From a German chain-retail perspective, this is not a decorative accident. It is a commercially intelligent product. A good cocktail ottoman offers three things at once: visual softness, practical flexibility, and stronger emotional appeal than a standard table. It can anchor a seating group, hold a tray, offer extra seating, soften the room acoustically, and create a more residential atmosphere without looking weak. In a market where customers want comfort but retailers still need discipline, that combination is extremely useful.
This is also very much in line with the latest European fair language. Messe Frankfurt’s retail guidance for 2026 highlights “textile, tactile and nature-inspired materials” and points to home assortments that communicate sensuality, quality, and handcrafted appeal. Ambiente’s official trend communication has also emphasised warm living environments, renewed sensitivity to nature and craftsmanship, and authentic materials such as wood, ceramics, glass, and metal. And imm cologne’s long-running retail logic around multifunctional furniture remains highly relevant: added-value pieces that are space-saving, flexible, and suitable for different functions continue to answer real shifts in how people live.
That matters because the cocktail ottoman sits exactly at the intersection of those signals. It is tactile. It is flexible. It feels more lived-in than a conventional coffee table, but more structured than an oversized pouf. In practical merchandising terms, it helps a retailer sell comfort as a visual proposition. And that is increasingly important in Europe, where customers are not only buying furniture pieces anymore; they are buying atmosphere, softness, and a sense that the home can adapt to more than one mode of living. imm cologne explicitly frames multifunctional furniture as a response to smaller, more flexible homes, while a 2024 Elsevier study found that flexibility and multifunctionality in the home support residents’ psychological wellbeing.
There is another reason this category is strong: it performs well even before the customer touches it. That is especially relevant now, when so many buying journeys begin online or in image-heavy retail environments. A 2026 peer-reviewed study in Electronic Commerce Research found that in touch-absent shopping contexts, consumers rely on visual cues to infer material quality and comfort, and that product images which evoke realistic tactile impressions can reduce perceived risk and increase purchase intention. For upholstery-driven categories such as ottomans, this is highly valuable. A well-designed cocktail ottoman photographs with depth, volume, softness, and surface character. In other words, it starts selling before the customer sits down.

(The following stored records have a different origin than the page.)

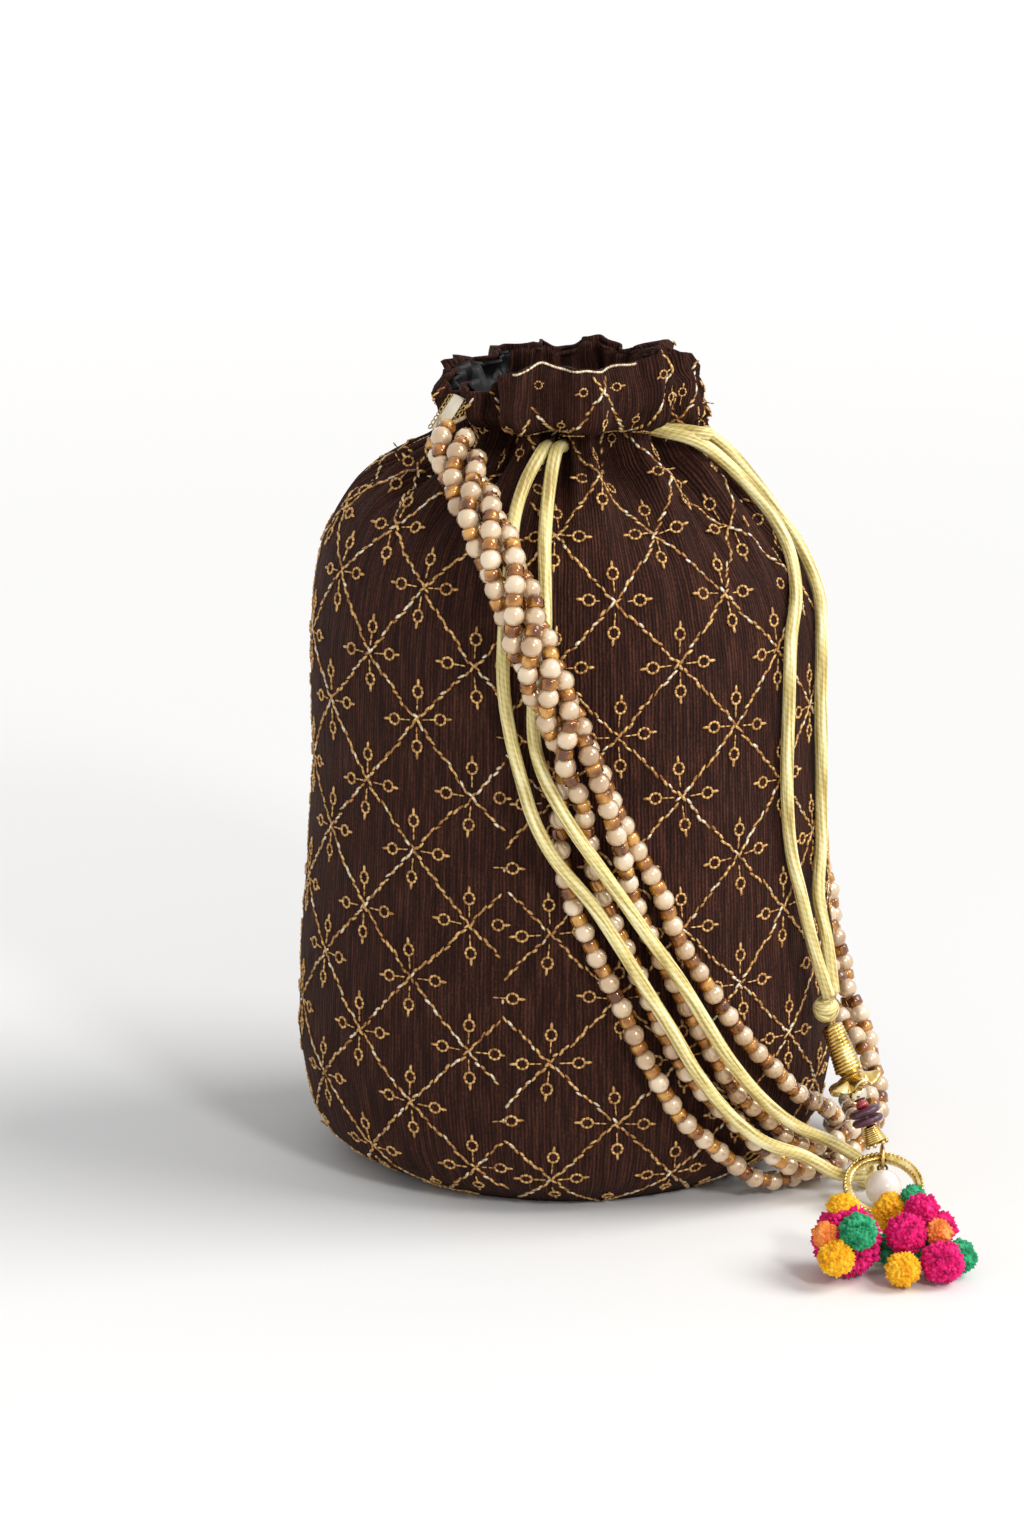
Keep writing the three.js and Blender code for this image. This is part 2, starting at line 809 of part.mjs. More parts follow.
function ballProfile(centre, radius, rows) {
  const start = Math.acos(boreRadius / radius);
  const profile = [];
  for (let i = 0; i <= rows; i += 1) {
    const lift = -start + (2 * start * i) / rows;
    profile.push([radius * Math.cos(lift), centre + radius * Math.sin(lift)]);
  }
  return profile.slice(1, -1);
}

const ball = ballProfile(ballCentre, ballRadius, 6);
add("brass_ball", onThread(strung(ball, 10)), materials.brass);
const seedBead = ballProfile(seedBeadHeight, seedBeadRadius, 4);
add("seed_bead", onThread(strung(seedBead, 8)), materials.red);

function disc(centre) {
  return [
    [discRadius - 0.4, centre - discThickness / 2],
    [discRadius, centre],
    [discRadius - 0.4, centre + discThickness / 2],
  ];
}
add("disc_upper", onThread(strung(disc(upperDisc), 14)), materials.maroon);
add("disc_lower", onThread(strung(disc(lowerDisc), 14)), materials.maroon);

// Hoop, its top in the ring under the cone, lying back on the table

const hoopWay = vector(-0.03, -Math.cos(radians(hoopLean)), -Math.sin(radians(hoopLean))).normalize();
const hoopSide = vector(1, 0, 0).addScaledVector(hoopWay, -hoopWay.x).normalize();
const hoopFace = hoopSide.clone().cross(hoopWay).normalize();
const hoopTurn = new THREE.Matrix4().makeBasis(hoopSide, hoopWay, hoopFace);

// Puts a geometry made in the hoop's plane (X across, Y from its top to its foot) in place
function inHoop(geometry) {
  return geometry.applyMatrix4(hoopTurn).translate(...hoopHinge);
}

function hoopGeometry() {
  const half = hoopThickness / 2;
  const bevel = 0.7;
  const section = [
    [hoopInner, -half + bevel],
    [hoopInner + bevel, -half],
    [hoopOuter - bevel, -half],
    [hoopOuter, -half + bevel],
    [hoopOuter, half - bevel],
    [hoopOuter - bevel, half],
    [hoopInner + bevel, half],
    [hoopInner, half - bevel],
    [hoopInner, -half + bevel],
  ];
  const ring = new THREE.LatheGeometry(section.map(([x, y]) => new THREE.Vector2(x, y)), 22);
  return ring.rotateX(Math.PI / 2).translate(0, hoopMiddle, 0);
}
add("hoop", inHoop(hoopGeometry()), materials.brass);

// Cone at the foot of the thread, with the ring under it that holds the hoop's top
const coneProfile = ribbed(coneFoot, coneTop, coneFootRadius, coneTopRadius, coneRibs, ribDepth);
const coneSeat = new THREE.CylinderGeometry(bailSeatRadius, bailSeatRadius, 1.3, 8);
coneSeat.rotateX(Math.PI / 2).translate(0, 0, coneFoot - 0.1);
const bail = new THREE.TorusGeometry(bailRadius, bailWire, 6, 14).rotateY(Math.PI / 2);
const cone = solid(onThread(strung(coneProfile, 10)))
  .add(solid(onThread(coneSeat)))
  .add(solid(inHoop(bail)));
add("ribbed_cone", geometryOf(cone), materials.brass);

// Pearl that hangs from the ring's wire, inside the hoop
function pearlPin() {
  const eye = new THREE.TorusGeometry(pinEyeRadius, pinRadius, 6, 10);
  eye.translate(0, bailRadius + pinEyeSlack, 0);
  const stemLength = pinFoot - bailRadius - pinEyeRadius - pinEyeSlack;
  const stem = new THREE.CylinderGeometry(pinRadius, pinRadius, stemLength, 6);
  stem.translate(0, pinFoot - stemLength / 2, 0);
  const head = new THREE.CylinderGeometry(3 * pinRadius, 3 * pinRadius, 2 * pinRadius, 8);
  head.translate(0, pinFoot, 0);
  return geometryOf(solid(eye).add(solid(stem)).add(solid(head)));
}
add("pearl_pin", inHoop(pearlPin()), materials.brass);
const pearlProfile = ballProfile(0, dropPearlRadius, 8);
const dropPearl = strung(pearlProfile, 12).rotateX(Math.PI / 2).translate(0, dropPearlPlace, 0);
add("pearl_drop", inHoop(dropPearl), materials.pearl);

// Pompoms in three bunches, hung from the hoop's foot on threads: place, radius, yarn

const pompoms = [
  ["magenta_large", [64.8, -88.8, 8.7], 8.6, 2, "magenta"],
  ["green_tuft", [67.5, -95.6, 14], 4.6, 1, "green"],
  ["yellow_tuft", [60, -98.5, 7.6], 4.6, 1, "yellow"],
  ["orange_tuft", [57.3, -93.4, 12.2], 4.2, 1, "orange"],
  ["yellow_top", [63.4, -86.4, 17], 4.4, 1, "yellow"],
  ["yellow_near_hoop", [77.5, -68, 7.4], 5.4, 1, "yellow"],
  ["green_near_hoop", [82.6, -68.6, 12.5], 3.8, 1, "green"],
  ["magenta_upper", [83.1, -80.2, 12.6], 4.7, 1, "magenta"],
  ["magenta_middle", [78.6, -88.6, 10.6], 4.9, 1, "magenta"],
  ["magenta_right", [89.6, -81.4, 8.8], 4.4, 1, "magenta"],
  ["orange_middle", [86.4, -87.6, 10.2], 3.6, 1, "orange"],
  ["green_middle", [82.6, -81.4, 5], 4.6, 1, "green"],
  ["green_left", [75.4, -83.4, 4.6], 4.4, 1, "green"],
  ["yellow_front", [77.2, -96.8, 4.7], 4.5, 1, "yellow"],
  ["magenta_front", [86.4, -94.6, 5], 4.8, 1, "magenta"],
  ["green_front", [93.4, -91.2, 4.7], 4.4, 1, "green"],
];

const hoopFoot = vector(0, hoopMiddle + hoopOuter, 0).applyMatrix4(hoopTurn).add(pointOf(hoopHinge));
const pompomThreads = [
  ["thread_left", [[-3, -0.15, 0.2], [-6, -9, 0.4], [-9.5, -18, 1.2]], [68.5, -80.5, 6.2]],
  ["thread_middle", [[-0.3, -0.8, 0.3], [-0.2, -4, 1.6]], [77.4, -62.4, 5.2]],
  ["thread_right", [[3, -0.4, 0.2], [8, -9, 0.4], [11, -16, 1.6]], [88.6, -77.2, 6.4]],
];
const packed = [];
for (const [name, steps, end] of pompomThreads) {
  const points = [...steps.map((step) => pointOf(step).add(hoopFoot)), pointOf(end)];
  const makeThread = (radius) => tubeAlong(points, radius, 4, 6);
  add("pompom_" + name, makeThread(pompomThreadRadius), materials.cord);
  packed.push(solid(makeThread(pompomThreadRadius + clearance)));
}
for (const [name, place, radius, detail, yarn] of pompoms) {
  let ball = solid(lump(place, radius, detail));
  for (const earlier of packed) ball = ball.subtract(earlier);
  const largest = ball.decompose().sort((a, b) => b.volume() - a.volume())[0];
  add("pompom_" + name, geometryOf(largest), materials[yarn]);
  packed.push(solid(lump(place, radius + clearance, detail)));
}

export default part;
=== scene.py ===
import bisect
import math
import random

import bmesh
import bpy
from mathutils import Matrix, Vector, noise


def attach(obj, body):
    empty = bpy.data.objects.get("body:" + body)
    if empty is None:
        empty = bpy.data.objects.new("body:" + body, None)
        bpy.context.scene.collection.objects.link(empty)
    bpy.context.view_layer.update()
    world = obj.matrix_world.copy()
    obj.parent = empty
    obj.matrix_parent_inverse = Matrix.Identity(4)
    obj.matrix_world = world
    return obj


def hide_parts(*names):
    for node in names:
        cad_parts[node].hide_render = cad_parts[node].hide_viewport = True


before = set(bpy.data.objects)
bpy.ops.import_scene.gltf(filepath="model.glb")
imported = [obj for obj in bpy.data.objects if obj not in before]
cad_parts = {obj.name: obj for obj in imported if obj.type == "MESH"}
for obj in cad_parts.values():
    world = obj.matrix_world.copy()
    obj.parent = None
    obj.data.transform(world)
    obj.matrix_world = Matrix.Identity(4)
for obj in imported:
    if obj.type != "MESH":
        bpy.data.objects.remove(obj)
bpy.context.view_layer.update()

# Lengths below are in millimetres, and mm turns them into Blender's metres
mm = 0.001
random.seed(11)

# Camera at the photograph's viewing angle

camera_distance = 1000
camera_elevation = math.radians(15)
camera_target = Vector((-13.75, 0, 99.6))
camera_lens = 93.75


def add_camera():
    data = bpy.data.cameras.new("camera")
    data.lens = camera_lens
    data.sensor_fit = "VERTICAL"
    data.sensor_height = 36
    data.clip_end = 10
    camera = bpy.data.objects.new("camera", data)
    back = Vector((0, -math.cos(camera_elevation), math.sin(camera_elevation)))
    camera.location = (camera_target + camera_distance * back) * mm
    camera.rotation_euler = (math.pi / 2 - camera_elevation, 0, 0)
    bpy.context.collection.objects.link(camera)
    bpy.context.scene.camera = camera


add_camera()

# Shader expressions


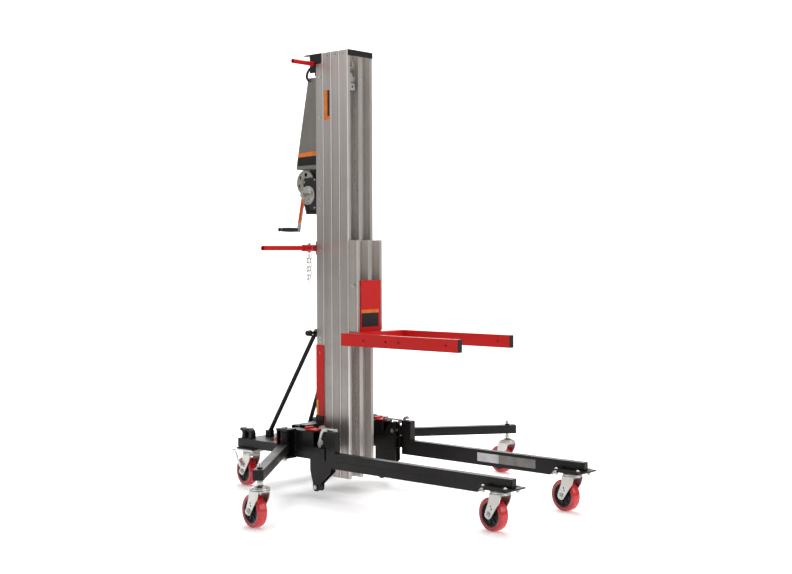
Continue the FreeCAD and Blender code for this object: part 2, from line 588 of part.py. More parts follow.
# ---------------------------------------------------------------- base: housings, cross frame, rear frame, braces
hi, ho = d.housing_inner, d.housing_outer
for s, word in ((-1, "right"), (1, "left")):
    box_part = cut(block(d.housing_rear, d.housing_box_front, hi + 3, ho - 3, d.housing_ledge - 1, d.housing_top, s),
                   block(d.housing_rear + 4, d.housing_box_front + 1, hi + 7, ho - 7, d.housing_ledge + 4, d.housing_top - 4, s))
    tube_part = cut(block(d.housing_rear, d.housing_tube_front, hi, ho, d.housing_base, d.housing_ledge, s),
                    block(d.housing_rear + 4, d.housing_tube_front + 1, hi + 4, ho - 4, d.housing_base + 4, d.housing_ledge - 4, s),
                    block(d.housing_rear - 1, d.housing_tube_front + 2, ho - 1.2, ho + 1, 206, 209, s))
    # two tapered cheek plates carry the leg pin above and the transport roller below
    cheeks = []
    for inner in (d.cheek_inner, d.cheek_outer):
        prof = padded([(-322, d.housing_base + 4), (-322, 118), (-305, 62), (-304, 40), (-296, 28), (-276, 28), (-268, 36),
                       (-266, 60), (-198, 118), (-198, d.housing_top), (-236, d.housing_top), (-276, d.housing_ledge)], "XZ_Plane", d.cheek_thick,
                      word="cheek")
        y_at = (inner + d.cheek_thick) if s > 0 else -1 * inner
        cheeks.append(moved(prof, 0, y_at, 0))
    ear_top = block(-450, -378, ho - 4, 309, d.knuckle_top - 12, d.knuckle_top - 4, s)
    ear_low = block(-450, -378, ho - 4, 309, d.knuckle_base + 4, d.knuckle_base + 12, s)
    ear_back = block(-427, -378, ho - 4, ho + 4, d.knuckle_base + 4, d.knuckle_top - 4, s)
    ear_rear = block(-447, -441, ho - 4, 309, d.knuckle_base + 10, d.knuckle_top - 10, s)
    py = s * num(d.outrigger_pivot_side)
    body_fused = fuse(box_part, tube_part, cheeks[0], cheeks[1], ear_top, ear_low, ear_back, ear_rear)
    tools = [rod(d.leg_pin_radius, 45, d.leg_pivot_along, 190 if s > 0 else -235, d.leg_pivot_height, "y"),
             rod(d.roller_hole, 60, d.roller_axis_along, 180 if s > 0 else -240, d.roller_axis_height, "y"),
             rod(d.pivot_radius + d.running_gap, 160, d.outrigger_pivot_along, py, 150, "z"),
             rod(4.06, 30, d.outrigger_pivot_along - 45, py, 245, "x"),
             ]
    node("side_housing_" + word, cut(body_fused, *tools))

    # leg: upper and lower rail in one weld, upright post and hinge lug behind it
    prof = [(d.post_rear, d.leg_base), (d.leg_slant_start, d.leg_base), (d.leg_slant_end, d.leg_seam), (d.leg_end, d.leg_seam),
            (d.leg_end, d.leg_top), (d.post_front, d.leg_top), (d.post_front, d.post_top), (d.post_rear, d.post_top),
            (d.post_rear, 272), (d.leg_pivot_along, 272), (d.leg_pivot_along - 16, 262), (d.leg_pivot_along - 16, 242),
            (d.leg_pivot_along, 232), (d.post_rear, 232)]
    lw = d.leg_wall
    void = [(d.post_rear + lw, d.leg_base + lw), (d.leg_slant_start - 2, d.leg_base + lw), (d.leg_slant_end - 1, d.leg_seam + lw),
            (d.leg_end + 1, d.leg_seam + lw), (d.leg_end + 1, d.leg_top - lw), (d.post_front - lw, d.leg_top - lw),
            (d.post_front - lw, d.post_top - lw), (d.post_rear + lw, d.post_top - lw)]
    width = d.leg_outer - d.leg_inner
    y_out = d.leg_outer if s > 0 else -1 * d.leg_inner
    shell = moved(padded(prof, "XZ_Plane", width, word="leg"), 0, y_out, 0)
    hollow = moved(padded(void, "XZ_Plane", width - 2 * lw, word="leg_void"), 0, (y_out - lw), 0)
    groove = block(d.post_front - 20, d.leg_slant_end, d.leg_outer - 0.9, d.leg_outer + 1, d.leg_seam - 1.2, d.leg_seam + 1.2, s)
    pin_hole = rod(d.leg_pin_radius + d.running_gap, 60, d.leg_pivot_along, y_out - width - 5, d.leg_pivot_height, "y")
    node("leg_" + word, cut(shell, hollow, groove, pin_hole))

    # caster mount under the toe of the leg: plate, end plug and four bolts
    px, psy = d.front_swivel_along, d.front_swivel_side
    plate = block(px - 68, px + 84, psy - 46, psy + 46, d.caster_height, d.leg_seam - 0.02, s)
    plug = block(d.leg_end - 14, d.leg_end + 3, d.leg_inner + 3.1, d.leg_outer - 3.1, d.leg_seam + 3.1, d.leg_top - 3.1, s)
    bolts = []
    for bx_ in (-1, 1):
        for by_ in (-1, 1):
            bolts.append(hexagon(7.5, 5.5, px + bx_ * d.caster_bolt_along, s * (psy + by_ * d.caster_bolt_side), d.leg_seam - 0.02))
    node("front_caster_mount_" + word, group(plate, plug, top_plate(px, s * psy), *bolts))

    # latch: red pedal on the housing with a zinc hook over the leg's post; turns on its own cross pin
    yl0, yl1 = 196.0, 216.5
    pedal = fuse(block(-336, -267, 197, 246, 293, 297, s), block(-336, -326, 197, 246, 296, 305, s),
                 rod(10, 21, -268, yl0 if s > 0 else -yl1 - 0.5, 303, "y"), block(-274, -250, yl0, yl1, 293, 303, s))
    hook = fuse(block(-262, -180, 206, 217.5, 299, 306, s), block(-188, -178, 201, 217.5, 288, 306, s))
    latch = cut(fuse(pedal, hook), rod(4.06, 60, -268, 190 if s > 0 else -250, 303, "y"))
    node("latch_" + word, latch)

    # transport roller between the cheek plates
    roller = turned([(6.1, -11), (14, -11), (16, -10.5), (18, -9), (18, 9), (16, 10.5), (14, 11), (6.1, 11)], "roller")
    node("transport_roller_" + word, moved(roller, d.roller_axis_along, s * 209.8, d.roller_axis_height, AXES["y"]))

    # outrigger: knuckle, square tube with end cap; made along +X and then swung to its working angle
    tb = d.outrigger_tube
    hole_z = d.outrigger_base - 30
    stem_at = d.outrigger_length
    tube_o = cut(block(14, stem_at + d.outrigger_past, -1 * tb / 2, tb / 2, d.outrigger_base, d.outrigger_base + tb),
                 block(20, stem_at - 16, -1 * tb / 2 + 3, tb / 2 - 3, d.outrigger_base + 3, d.outrigger_base + tb - 3),
                 block(stem_at + 16, stem_at + d.outrigger_past - 3, -1 * tb / 2 + 3, tb / 2 - 3, d.outrigger_base + 3, d.outrigger_base + tb - 3))
    knuckle = rod(18, 103, 0, 0, d.knuckle_base + 16)
    lugs = block(-4, 30, -11, 11, d.knuckle_base + 20, d.knuckle_top - 20)
    arc_slot = cut(rod(19, 12, 0, 0, 239), rod(13, 14, 0, 0, 238))
    out = cut(fuse(tube_o, knuckle, lugs, rod(11, 6, stem_at, 0, d.outrigger_base + tb - 1)),
              rod(d.pivot_radius + d.running_gap, 160, 0, 0, 150), rod(d.stem_radius + d.running_gap, 90, stem_at, 0, hole_z), arc_slot)
    swing = Rotation(Vector(0, 0, 1), s * (90 - num(d.outrigger_angle)))
    node("outrigger_" + word, moved(out, d.outrigger_pivot_along, s * d.outrigger_pivot_side, 0, swing))

    # spring plunger: its tip runs in the knuckle's arc slot, its knob faces the rear
    knob = fuse(rod(4.0, 36, 0, 0, 0), rod(6, 6, 0, 0, 20.5), cone(8.5, 11.5, 14, 0, 0, 24), cone(11.5, 9.0, 5, 0, 0, 38))
    node("outrigger_plunger_" + word, moved(knob, d.outrigger_pivot_along - 15.5, s * d.outrigger_pivot_side, 245, AXES["-x"]))

    # levelling stem: threaded rod with collar nuts above and below, fixed to the caster's race
    grooves = [ring(d.stem_radius + 0.35, 0.75, 0, 0, 238 + 2.5 * k) for k in range(6)]
    stem = fuse(cut(rod(d.stem_radius, 255 - 141, 0, 0, 141), *grooves), hexagon(11, 8, 0, 0, 173), rod(12, 2, 0, 0, 181),
                rod(11, 4, 0, 0, 137.5))
    node("levelling_stem_" + word, moved(stem, d.outer_swivel_along, s * d.outer_swivel_side, 0))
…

For the right buyer profile, this is not a minor detail. The relevant audience is not only the design-led shopper. It is also the mainstream customer in a European home chain who wants one object to do several jobs without making the room feel busy. This customer may pair the ottoman with a dark wood bench elsewhere in the space, or respond to a living room story that balances upholstery with a more architectural accent such as an arched leg bench. The point is not that every room needs matching pieces. The point is that the cocktail ottoman works well inside a broader assortment story: soft against hard, upholstered against wood, comfort against line. That balance is what makes it commercially stable.
From an assortment-planning perspective, the mistake many suppliers make is to treat the cocktail ottoman as a casual add-on. It is not. It is a center-stage SKU, and it should be developed like one. Proportion matters. Height matters. Foam resilience matters. Fabric friction matters. Tray compatibility matters. If the product is too soft, it loses function. If it is too rigid, it loses charm. The best version holds a tray confidently but still reads as comfortable seating. That is where buyer trust begins.
This is also where Teruier’s cross-border design-manufacturing coordination becomes meaningful. The real task is not simply to produce an ottoman. The real task is value translation: taking a market signal from Europe, refining it through a Shenzhen home décor style review, then turning it into retail-ready home decor with the right proportions, finish options, packaging logic, and reorder potential. A supplier who understands this category should not arrive only with a sample. The supplier should arrive with a clean spec sheet, material options, carton logic, and clear export documentation readiness. For chain buyers, that is often the difference between “interesting item” and “approved program.”
This point is often underestimated by factories and overvalued by serious buyers. The buyer is not merely asking whether the ottoman looks good. The buyer is asking whether the item can survive the full commercial journey: showroom review, sampling, compliance checks, packaging approval, freight calculation, in-store presentation, e-commerce photography, and replenishment. A good cocktail ottoman has to travel through all of those stages without losing its identity. When that happens, it stops being a trend piece and becomes a system piece.
And that, in my view, is the real reason the category has more future than many people think. The cocktail ottoman is not replacing the coffee table because fashion suddenly changed its mind. It is gaining ground because homes have changed, retail priorities have changed, and customer expectations have changed. The room now asks for softness, flexibility, and layered function. The retailer asks for visual impact, commercial clarity, and sourcing discipline. Very few products answer both sides well. This one does.
So why may the best coffee table in the room no longer be a table?
Because a table usually does one job.
A cocktail ottoman does several, and it does them with more warmth.
For a chain-store buyer, that is not just styling.
That is margin logic, floor logic, and modern living logic brought into one product.